Yo también estuve a punto de hacerlo.
Sí, yo también estuve a punto de arrojar la toalla, en un combate a vida o muerte entre seguir la oscuridad (hacerle caso a mi vacío y amargura interior) o seguir la luz de Cristo.
Y créeme que la línea que separa el abismo de la cima es tan delgada como el filo de una navaja. Ya sabes que el abismo atrae más que la cima, cuando estás al borde del precipicio. Así estuve yo y no salté por pura misericordia de Dios, porque lo había conocido con anterioridad y sabía que me ofrecía una salida. Pero resulta evidente, que arrojar la toalla, abandonarse, cuando todo está en oscuridad es más fácil que luchar y poner rumbo a la esperanza y a las promesas de Cristo. Desde luego que a esta situación no se llega, como piensan algunos, por mala suerte, porque el destino ha sido cruel contigo, o porque tus enemigos andarán al acecho. Ha esta situación se llega, por tu vida de pecado y por la mía, porque confiaste; es decir confié más en mí y en las mentiras del mundo que en Dios; porque amar cuesta, no es fácil si se trata del verdadero amor; de dar tu vida por los hermanos especialmente por Aquél que, antes, la ha dado por ti y por mí para que vivamos eternamente en su paz. Me produce estupor que algunas madres y padres crean que lo mejor para sus hijos es que conozcan a Cristo cuando estos lleguen a la mayoría de edad, cuando ni siquiera ellos mismos creen que Jesucristo sea la solución para sus vidas, sino la del gurú de moda del momento. Cuando esos padres le han robado el lugar a Dios, se han erigido a si mismos en la única autoridad de sus hijos ¿quién calmará el deseo de venganza, de lujuria y de acaparar de sus hijos después de que los padres fallezcan, estén lejos, o descubran que sus mismos padres se condujeron con mentiras, y antepusieron su ego, a lo verdaderamente justo, noble, valioso y al verdadero amor? Tiempos difíciles nos esperan si no reconducimos la situación, si no nos convertimos, porque hasta esos mismos padres salpicará el despropósito de sus hijos, si es que no les está salpicando ya, de algún modo, sin que ellos se enteren al andar en tiniebla.

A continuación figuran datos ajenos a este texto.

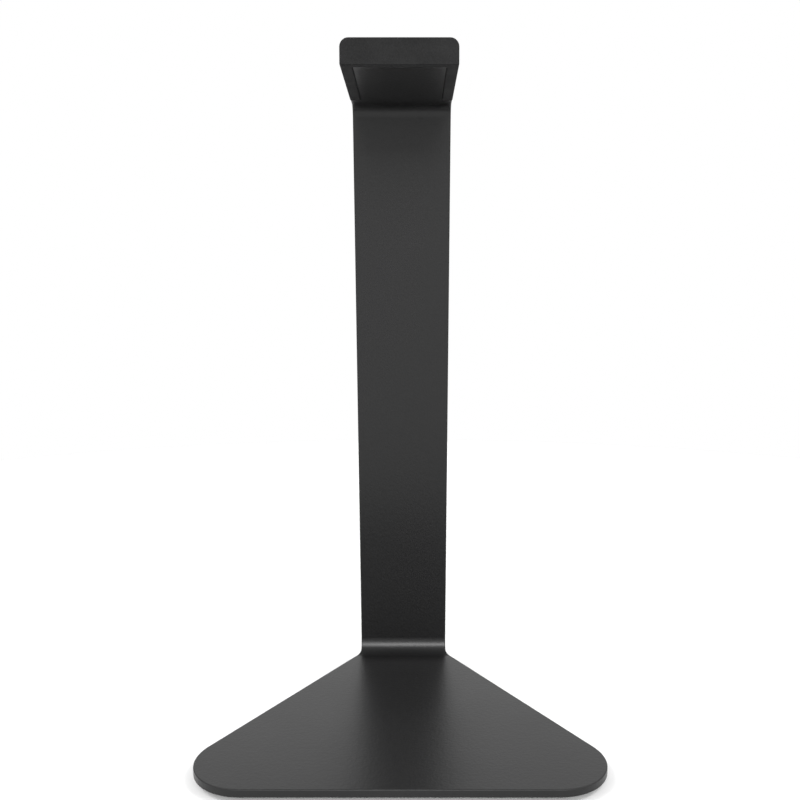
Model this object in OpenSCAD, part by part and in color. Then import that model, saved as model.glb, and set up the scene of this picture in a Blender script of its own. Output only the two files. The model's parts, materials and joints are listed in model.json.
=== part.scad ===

Juan (8, 10-12): Incorporándose, le preguntó: «Mujer, ¿dónde están tus acusadores? ¿Alguien te ha condenado?». Ella le respondió: «Nadie, Señor». «Yo tampoco te condeno, le dijo Jesús. Vete, no peques más en adelante». Jesús les dirigió una vez más la palabra, diciendo: «Yo soy la luz del mundo. El que me sigue no andará en tinieblas, sino que tendrá la luz de la Vida.